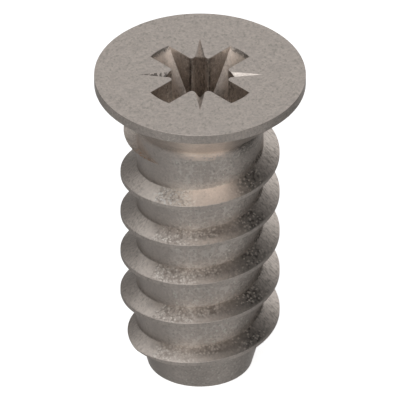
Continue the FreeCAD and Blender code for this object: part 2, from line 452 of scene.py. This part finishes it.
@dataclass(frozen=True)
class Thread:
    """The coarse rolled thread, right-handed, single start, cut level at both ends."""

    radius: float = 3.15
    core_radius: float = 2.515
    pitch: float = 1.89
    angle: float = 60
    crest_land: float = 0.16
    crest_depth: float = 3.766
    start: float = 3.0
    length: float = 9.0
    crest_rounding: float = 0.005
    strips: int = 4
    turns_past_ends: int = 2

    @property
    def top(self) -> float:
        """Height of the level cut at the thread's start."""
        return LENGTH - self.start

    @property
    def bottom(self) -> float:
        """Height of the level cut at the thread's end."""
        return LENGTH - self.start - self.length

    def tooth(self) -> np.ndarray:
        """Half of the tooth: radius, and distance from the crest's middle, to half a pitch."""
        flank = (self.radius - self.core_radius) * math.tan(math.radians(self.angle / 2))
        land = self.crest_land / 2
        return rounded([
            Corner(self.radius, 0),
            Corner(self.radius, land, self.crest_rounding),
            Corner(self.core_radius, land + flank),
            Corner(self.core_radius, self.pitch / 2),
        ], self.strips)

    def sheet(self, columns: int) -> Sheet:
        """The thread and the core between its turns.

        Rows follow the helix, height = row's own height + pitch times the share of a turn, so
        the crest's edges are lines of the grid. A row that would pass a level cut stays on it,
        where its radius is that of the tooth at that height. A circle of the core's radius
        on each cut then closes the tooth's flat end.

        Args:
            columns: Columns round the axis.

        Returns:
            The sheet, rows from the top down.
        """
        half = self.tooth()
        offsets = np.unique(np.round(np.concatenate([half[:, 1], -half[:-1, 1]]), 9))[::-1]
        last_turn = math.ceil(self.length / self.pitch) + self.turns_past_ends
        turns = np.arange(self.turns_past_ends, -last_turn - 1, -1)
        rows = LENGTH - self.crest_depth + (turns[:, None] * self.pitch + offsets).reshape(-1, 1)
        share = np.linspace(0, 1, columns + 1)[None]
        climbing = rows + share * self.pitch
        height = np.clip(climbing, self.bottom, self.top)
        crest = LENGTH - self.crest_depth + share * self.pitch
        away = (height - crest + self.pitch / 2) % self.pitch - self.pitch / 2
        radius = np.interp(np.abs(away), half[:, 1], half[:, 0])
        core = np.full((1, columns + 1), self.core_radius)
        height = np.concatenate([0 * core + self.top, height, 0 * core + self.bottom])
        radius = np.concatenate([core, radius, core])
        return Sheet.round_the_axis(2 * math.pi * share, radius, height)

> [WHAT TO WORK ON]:
Copy out the listing above, line by line and exactly, from its first line to the line holding "turns_past_ends: int = 2", inclusive.

> [EXERCISE OUTPUT]:
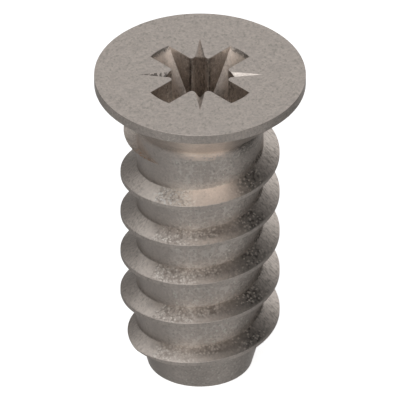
Continue the FreeCAD and Blender code for this object: part 2, from line 452 of scene.py. This part finishes it.
@dataclass(frozen=True)
class Thread:
    """The coarse rolled thread, right-handed, single start, cut level at both ends."""

    radius: float = 3.15
    core_radius: float = 2.515
    pitch: float = 1.89
    angle: float = 60
    crest_land: float = 0.16
    crest_depth: float = 3.766
    start: float = 3.0
    length: float = 9.0
    crest_rounding: float = 0.005
    strips: int = 4
    turns_past_ends: int = 2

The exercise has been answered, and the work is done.